##### MATERIAL PROVIDED #####
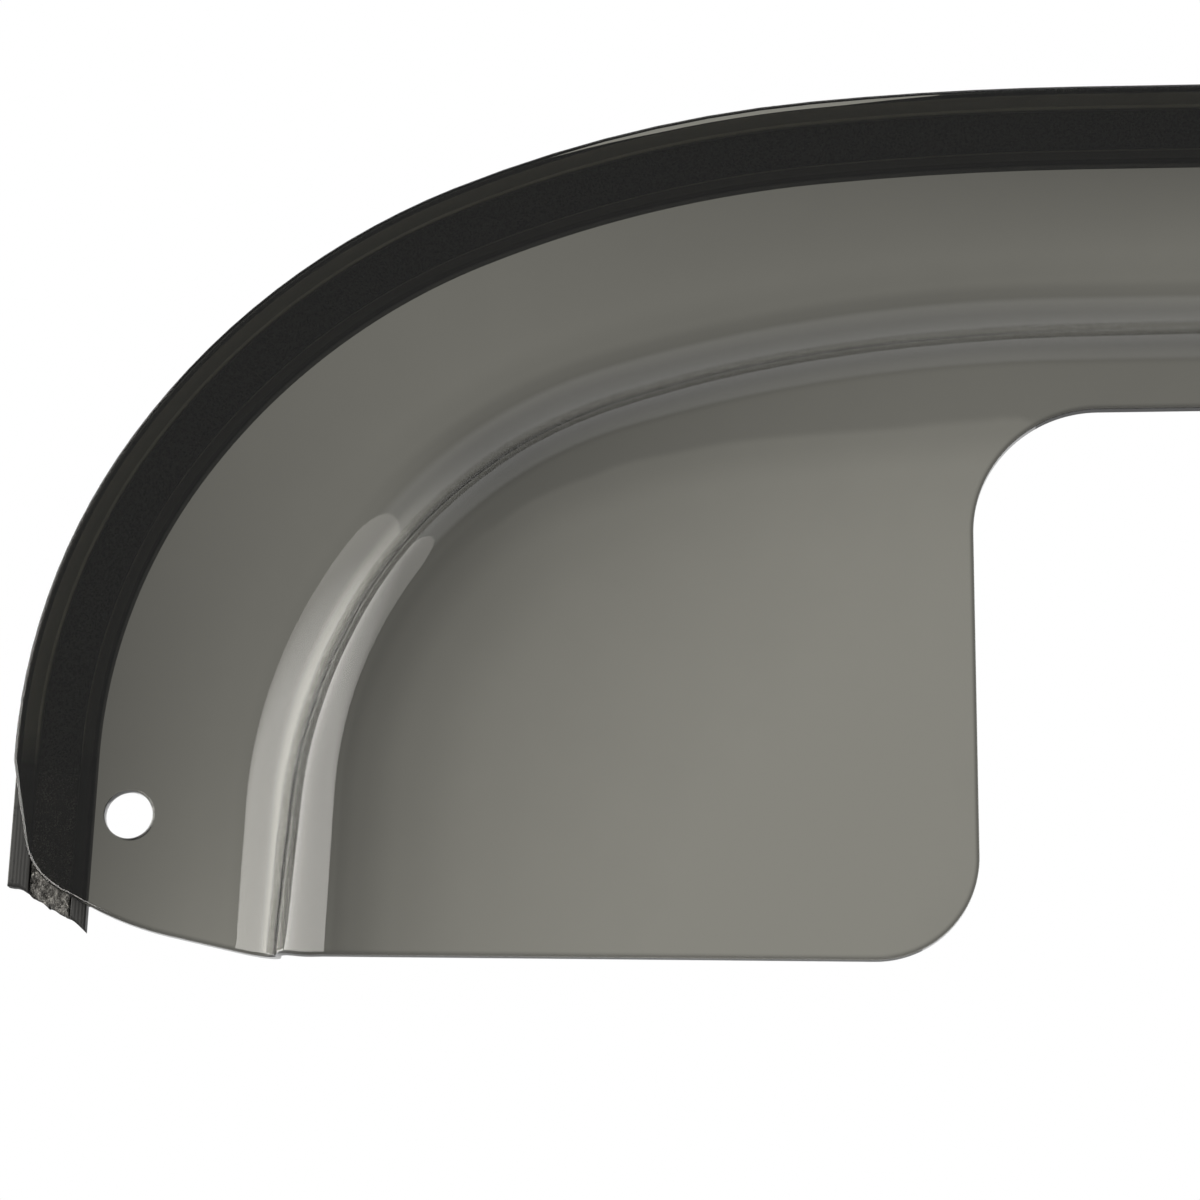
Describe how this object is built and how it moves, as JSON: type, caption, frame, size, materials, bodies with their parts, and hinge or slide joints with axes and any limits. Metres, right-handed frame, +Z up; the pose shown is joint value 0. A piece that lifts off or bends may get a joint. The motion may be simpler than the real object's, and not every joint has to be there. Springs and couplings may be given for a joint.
{
  "type": "window rain deflector",
  "caption": "Smoked acrylic side window rain deflector with a flat flange, an S-bend and a raised visor with a deep front lobe, edged behind with a taped rubber strip.",
  "frame": {"origin": "centre of the screw hole on the back face of the flange", "axes": "+X along the door from the front rim to the rear end, +Y into the door, +Z up as fitted, so the visor stands out towards -Y"},
  "size_m": [0.7809, 0.0337, 0.2273],
  "materials": {
    "smoked_acrylic": "polished smoked grey clear sheet, thermoformed",
    "black_rubber": "extruded black rubber, satin, with fine lengthwise lines",
    "dark_foam": "porous dark foam, rough where it is cut",
    "tape": "dark grey double-sided foam tape, matte"
  },
  "bodies": {
    "root": {"shell": "smoked_acrylic", "rubber_profile": "black_rubber", "foam_strip": "dark_foam", "mounting_tape": "tape"}
  },
  "joints": []
}
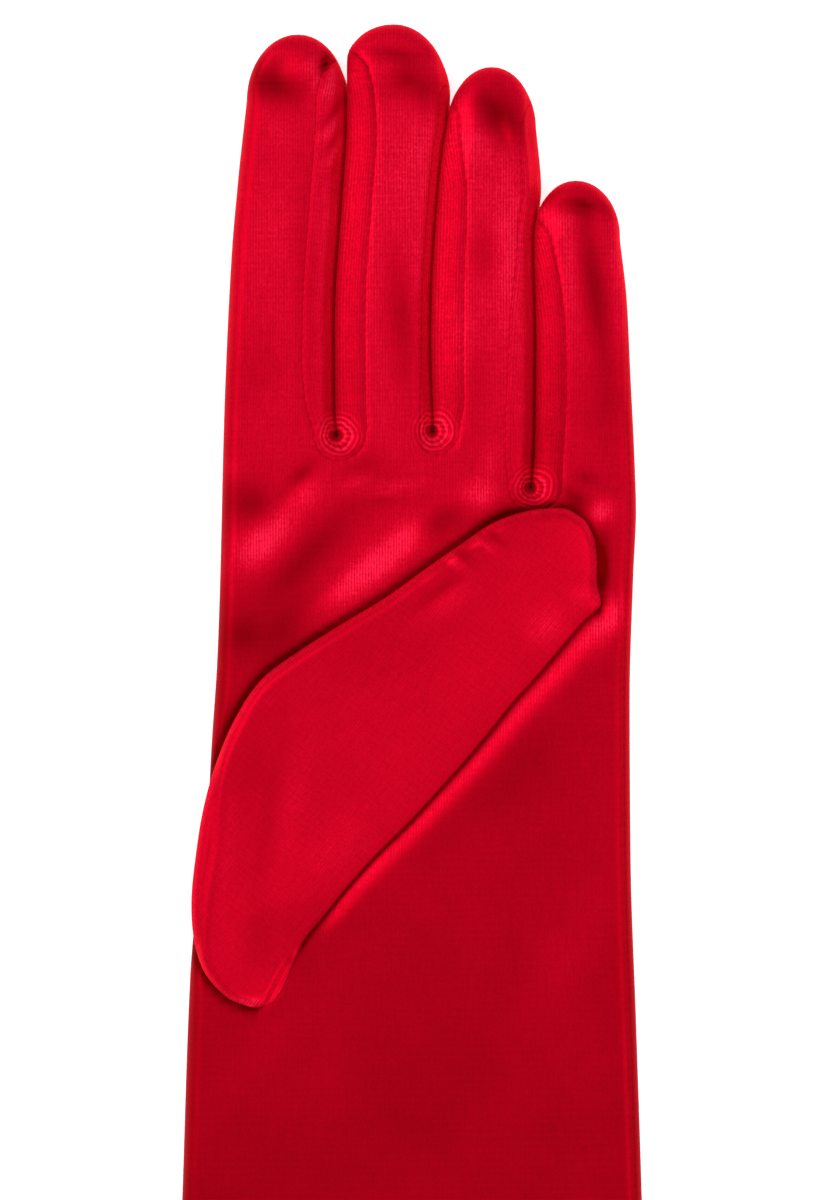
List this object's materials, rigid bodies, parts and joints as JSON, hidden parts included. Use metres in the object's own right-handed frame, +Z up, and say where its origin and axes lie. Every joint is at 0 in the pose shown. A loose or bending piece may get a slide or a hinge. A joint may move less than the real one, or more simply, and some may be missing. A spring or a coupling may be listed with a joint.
{
  "type": "long satin glove",
  "caption": "Long left-hand dress glove of red satin knit, lying flat and palm up with the thumb folded across the palm; hollow hand, fingers and sleeve, open at the hem.",
  "frame": {"origin": "centre of the glove's footprint, on the surface it lies on", "axes": "+Y along the glove from the hem to the fingertips, +Z up out of the palm, +X from the index finger towards the little finger"},
  "size_m": [0.112, 0.53, 0.0129],
  "materials": {
    "satin": "shiny satin warp knit, fine lengthwise ribs"
  },
  "bodies": {
    "root": {"hand_and_sleeve": "satin", "fourchette_index_middle": "satin", "fourchette_middle_ring": "satin", "fourchette_ring_little": "satin", "thumb": "satin"}
  },
  "joints": []
}
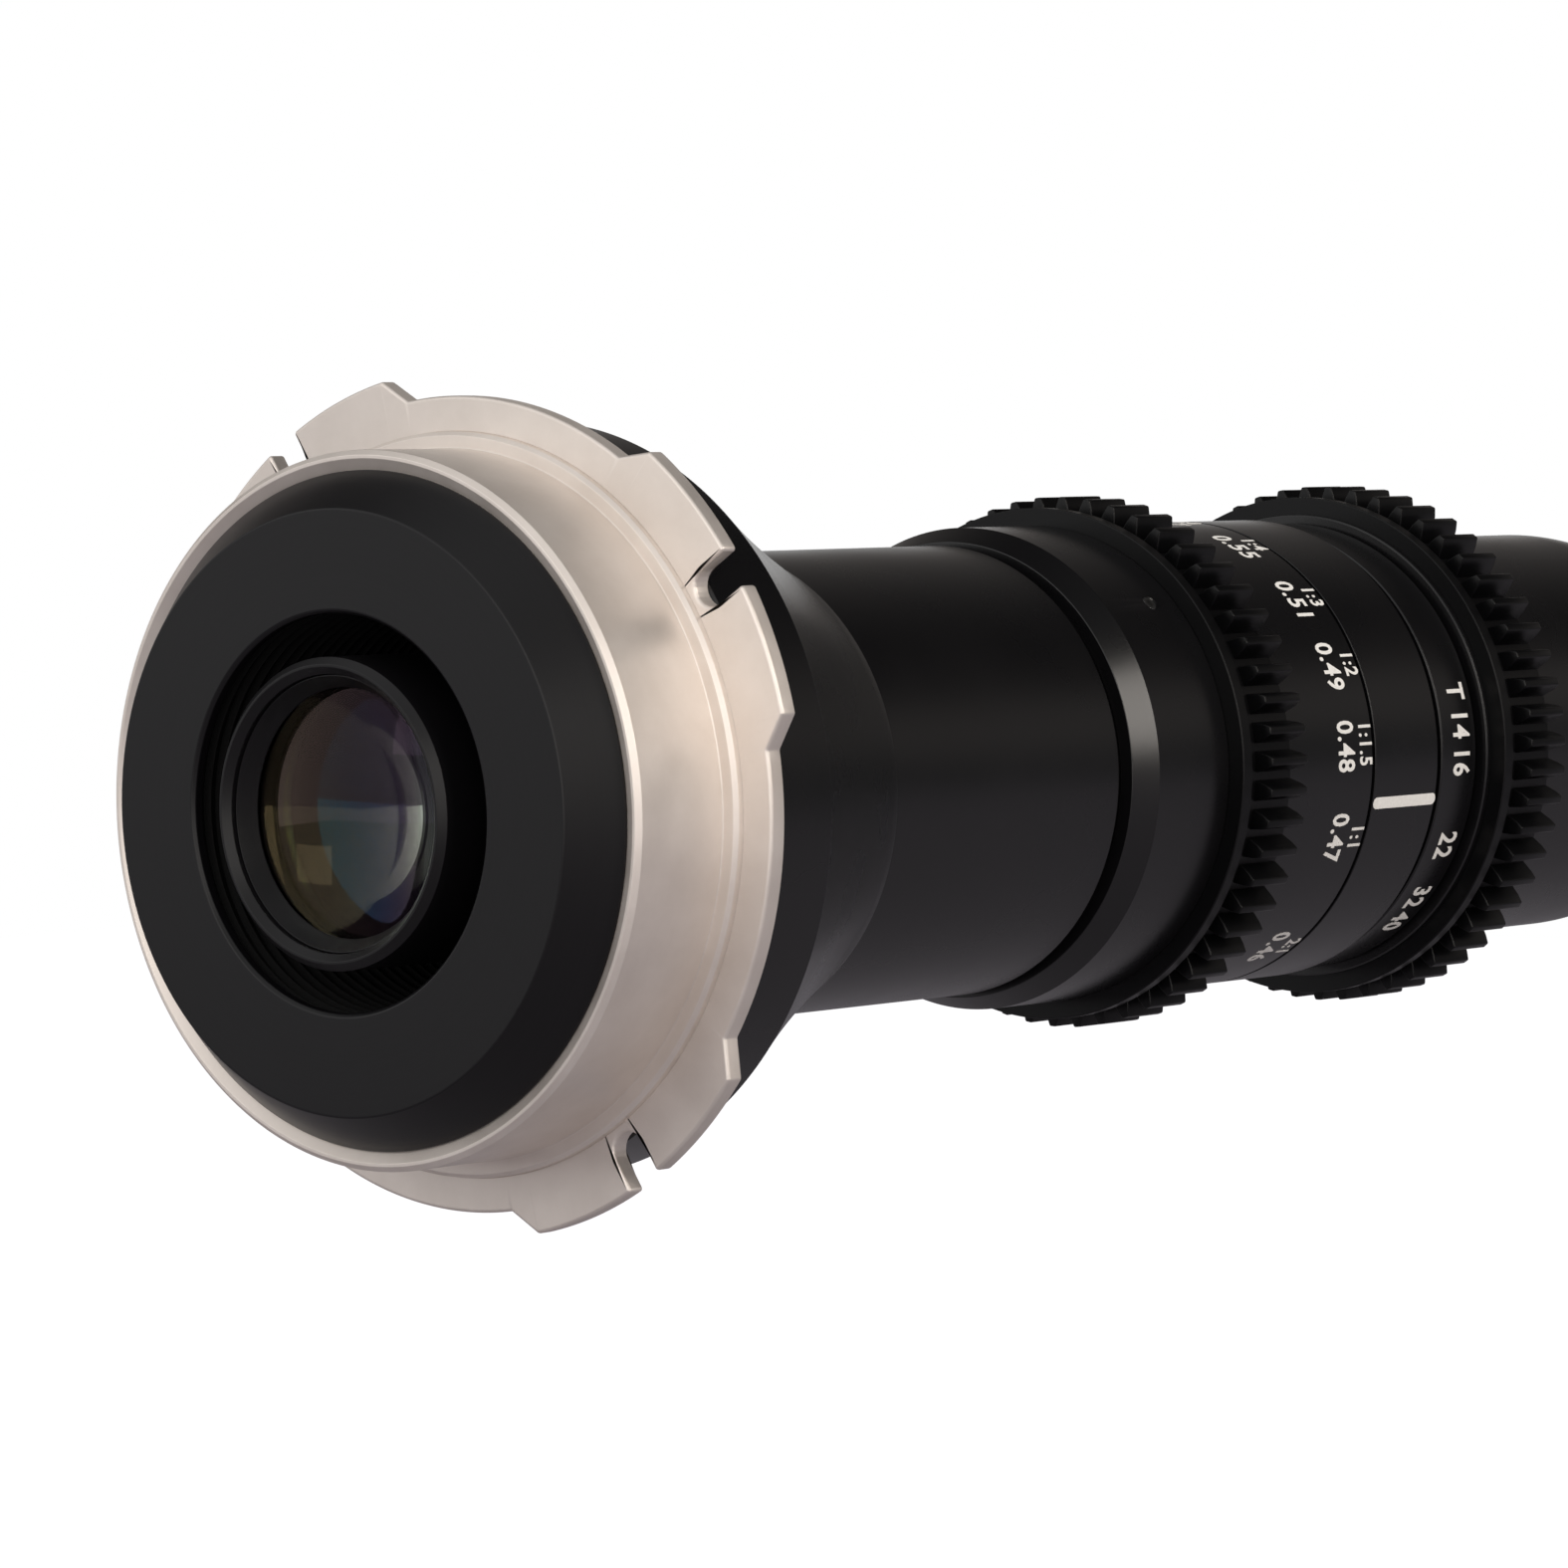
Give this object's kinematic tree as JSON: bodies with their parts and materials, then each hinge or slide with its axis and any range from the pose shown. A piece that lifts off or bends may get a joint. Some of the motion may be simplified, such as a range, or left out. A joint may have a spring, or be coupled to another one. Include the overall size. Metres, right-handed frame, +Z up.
#####
WHAT IS EXPECTED
Repeat the data precisely, reproducing every entry.

WORKED ANSWER
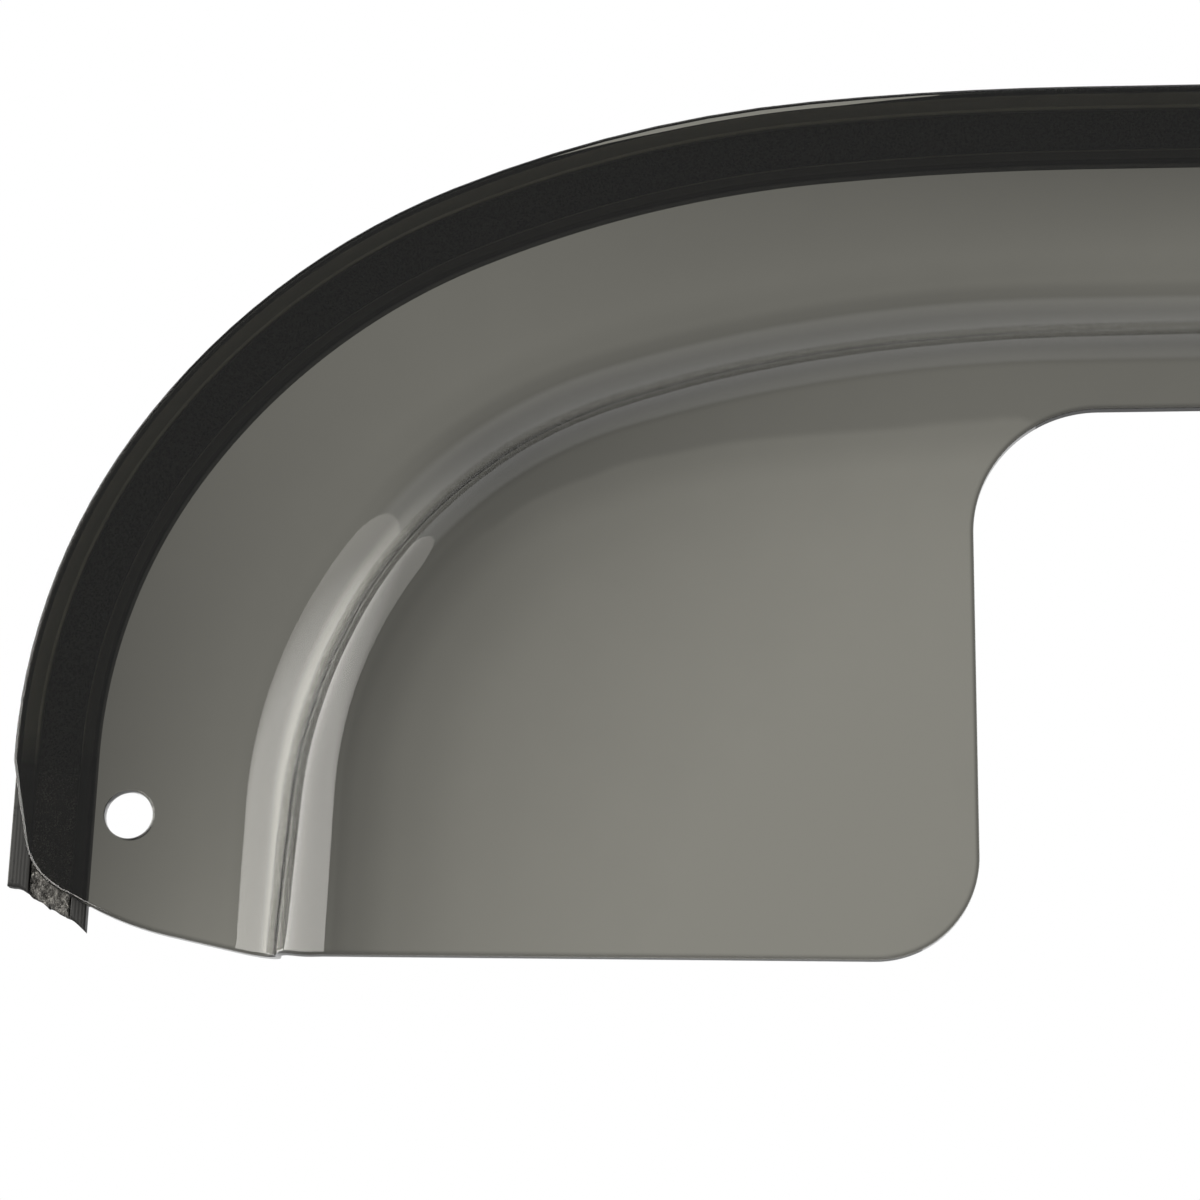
Describe how this object is built and how it moves, as JSON: type, caption, frame, size, materials, bodies with their parts, and hinge or slide joints with axes and any limits. Metres, right-handed frame, +Z up; the pose shown is joint value 0. A piece that lifts off or bends may get a joint. The motion may be simpler than the real object's, and not every joint has to be there. Springs and couplings may be given for a joint.
{
  "type": "window rain deflector",
  "caption": "Smoked acrylic side window rain deflector with a flat flange, an S-bend and a raised visor with a deep front lobe, edged behind with a taped rubber strip.",
  "frame": {"origin": "centre of the screw hole on the back face of the flange", "axes": "+X along the door from the front rim to the rear end, +Y into the door, +Z up as fitted, so the visor stands out towards -Y"},
  "size_m": [0.7809, 0.0337, 0.2273],
  "materials": {
    "smoked_acrylic": "polished smoked grey clear sheet, thermoformed",
    "black_rubber": "extruded black rubber, satin, with fine lengthwise lines",
    "dark_foam": "porous dark foam, rough where it is cut",
    "tape": "dark grey double-sided foam tape, matte"
  },
  "bodies": {
    "root": {"shell": "smoked_acrylic", "rubber_profile": "black_rubber", "foam_strip": "dark_foam", "mounting_tape": "tape"}
  },
  "joints": []
}
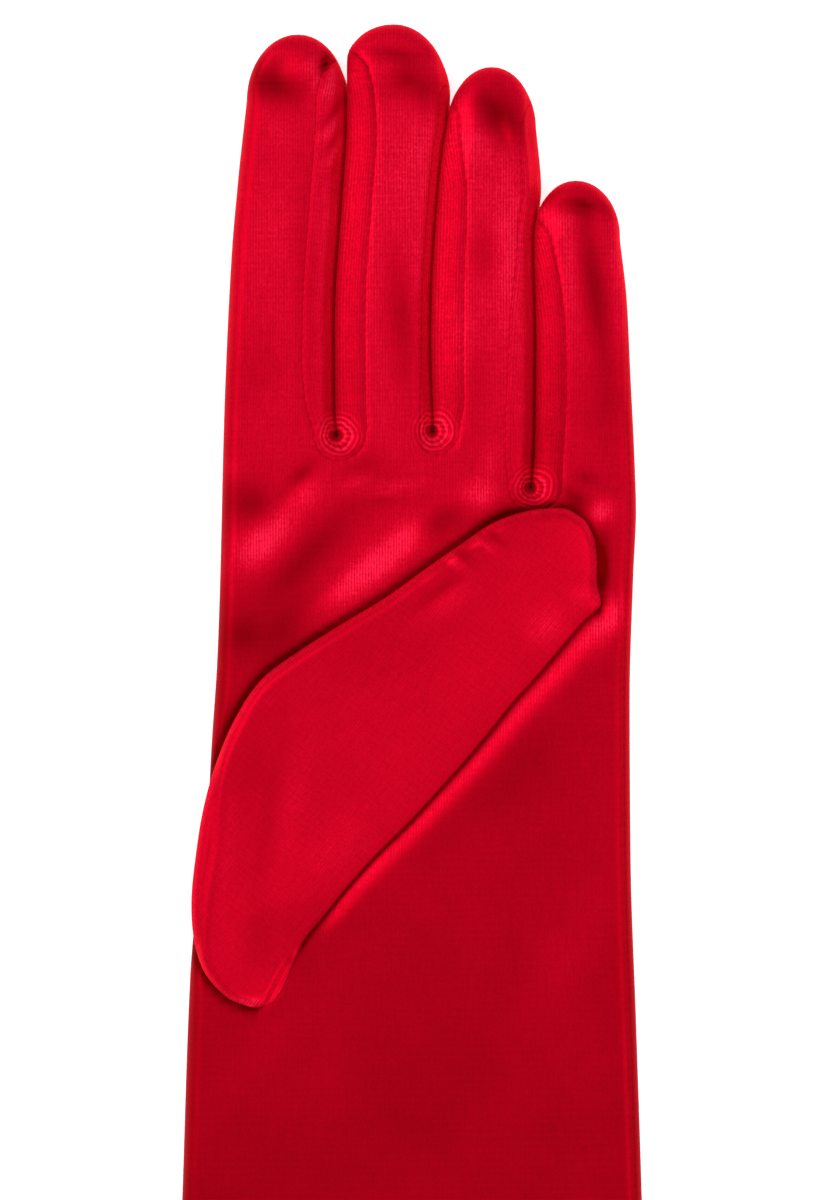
List this object's materials, rigid bodies, parts and joints as JSON, hidden parts included. Use metres in the object's own right-handed frame, +Z up, and say where its origin and axes lie. Every joint is at 0 in the pose shown. A loose or bending piece may get a slide or a hinge. A joint may move less than the real one, or more simply, and some may be missing. A spring or a coupling may be listed with a joint.
{
  "type": "long satin glove",
  "caption": "Long left-hand dress glove of red satin knit, lying flat and palm up with the thumb folded across the palm; hollow hand, fingers and sleeve, open at the hem.",
  "frame": {"origin": "centre of the glove's footprint, on the surface it lies on", "axes": "+Y along the glove from the hem to the fingertips, +Z up out of the palm, +X from the index finger towards the little finger"},
  "size_m": [0.112, 0.53, 0.0129],
  "materials": {
    "satin": "shiny satin warp knit, fine lengthwise ribs"
  },
  "bodies": {
    "root": {"hand_and_sleeve": "satin", "fourchette_index_middle": "satin", "fourchette_middle_ring": "satin", "fourchette_ring_little": "satin", "thumb": "satin"}
  },
  "joints": []
}
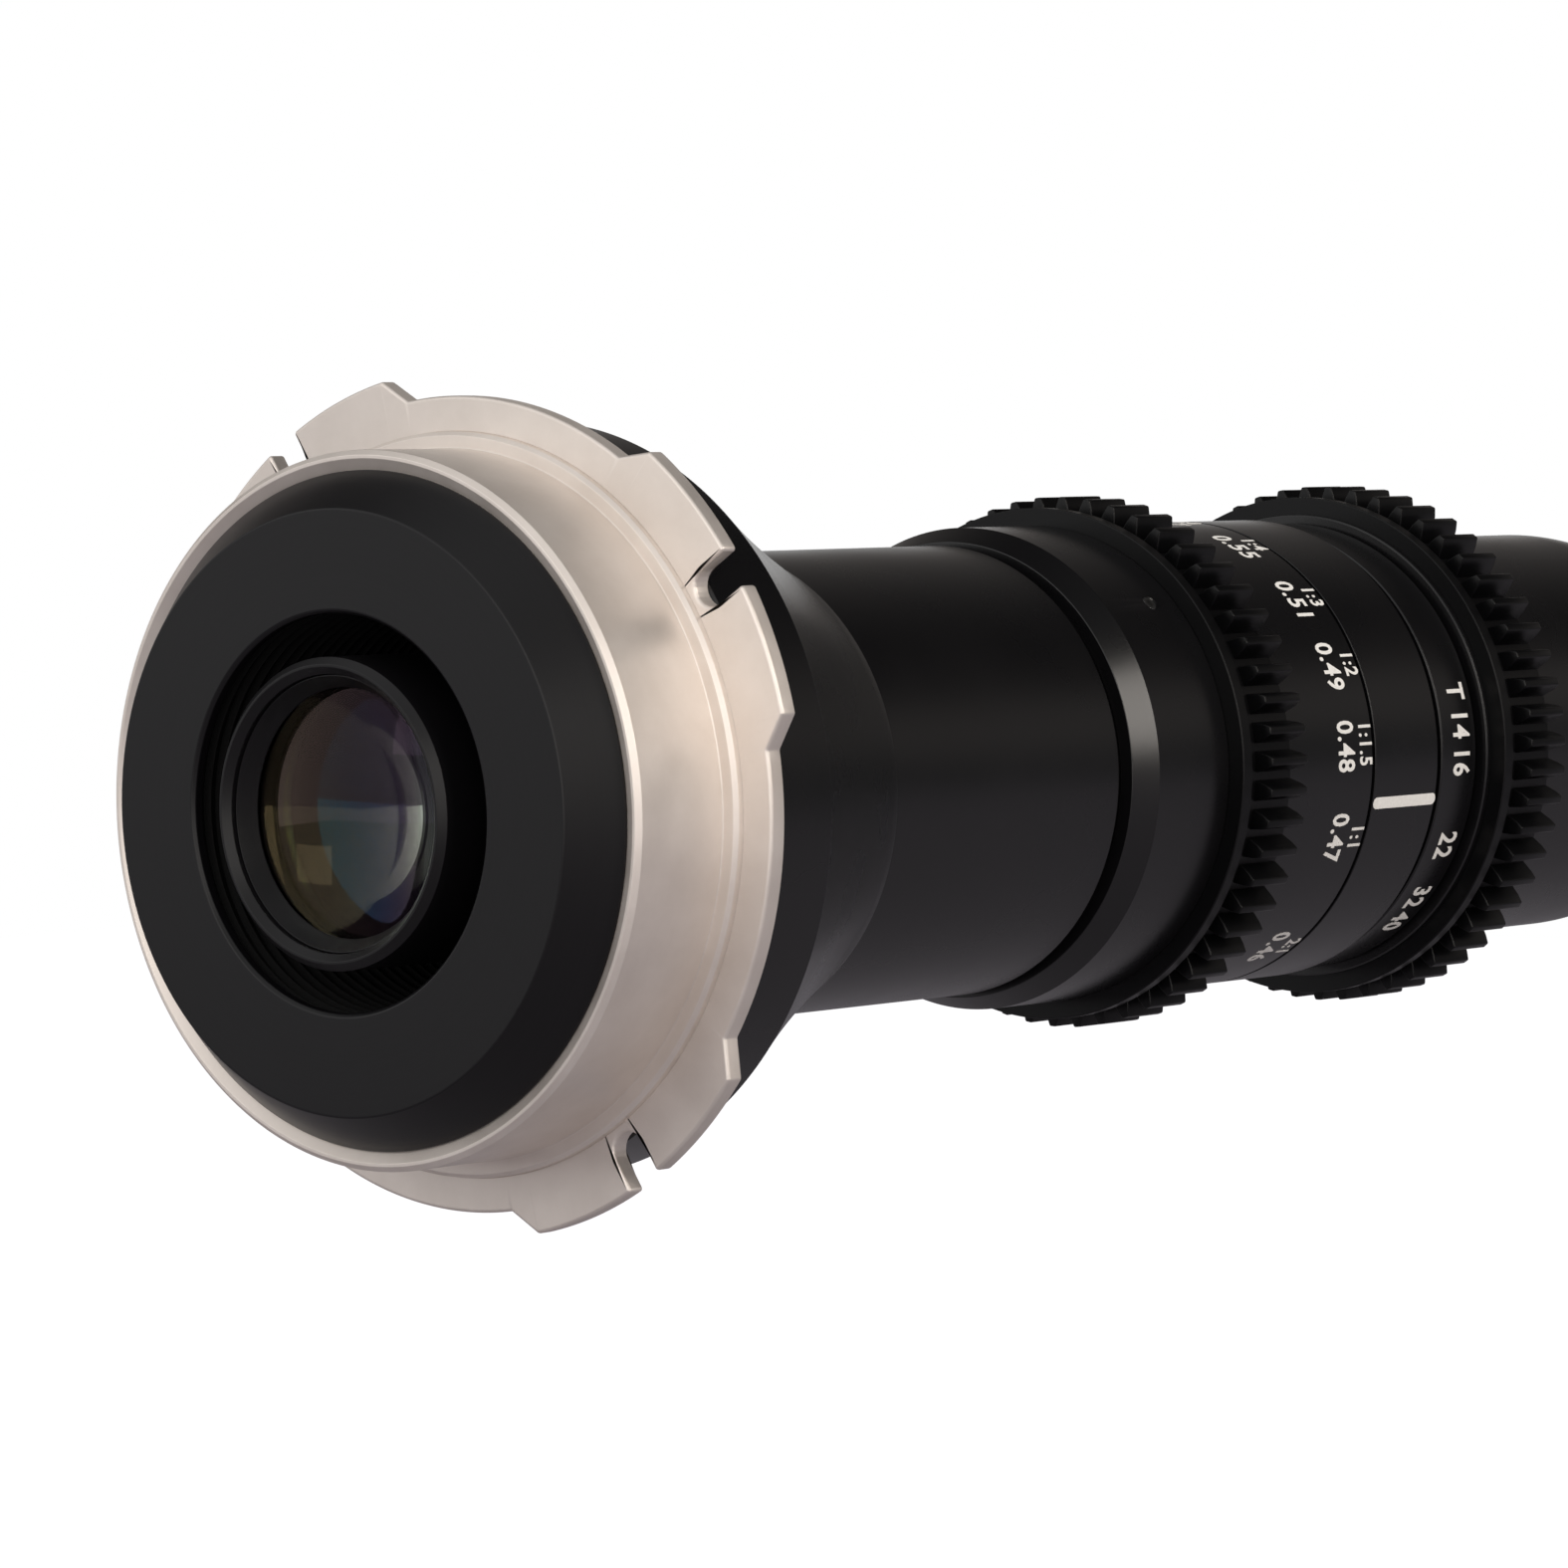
Give this object's kinematic tree as JSON: bodies with their parts and materials, then each hinge or slide with its axis and any range from the pose shown. A piece that lifts off or bends may get a joint. Some of the motion may be simplified, such as a range, or left out. A joint may have a spring, or be coupled to another one. Include the overall size. Metres, right-handed frame, +Z up.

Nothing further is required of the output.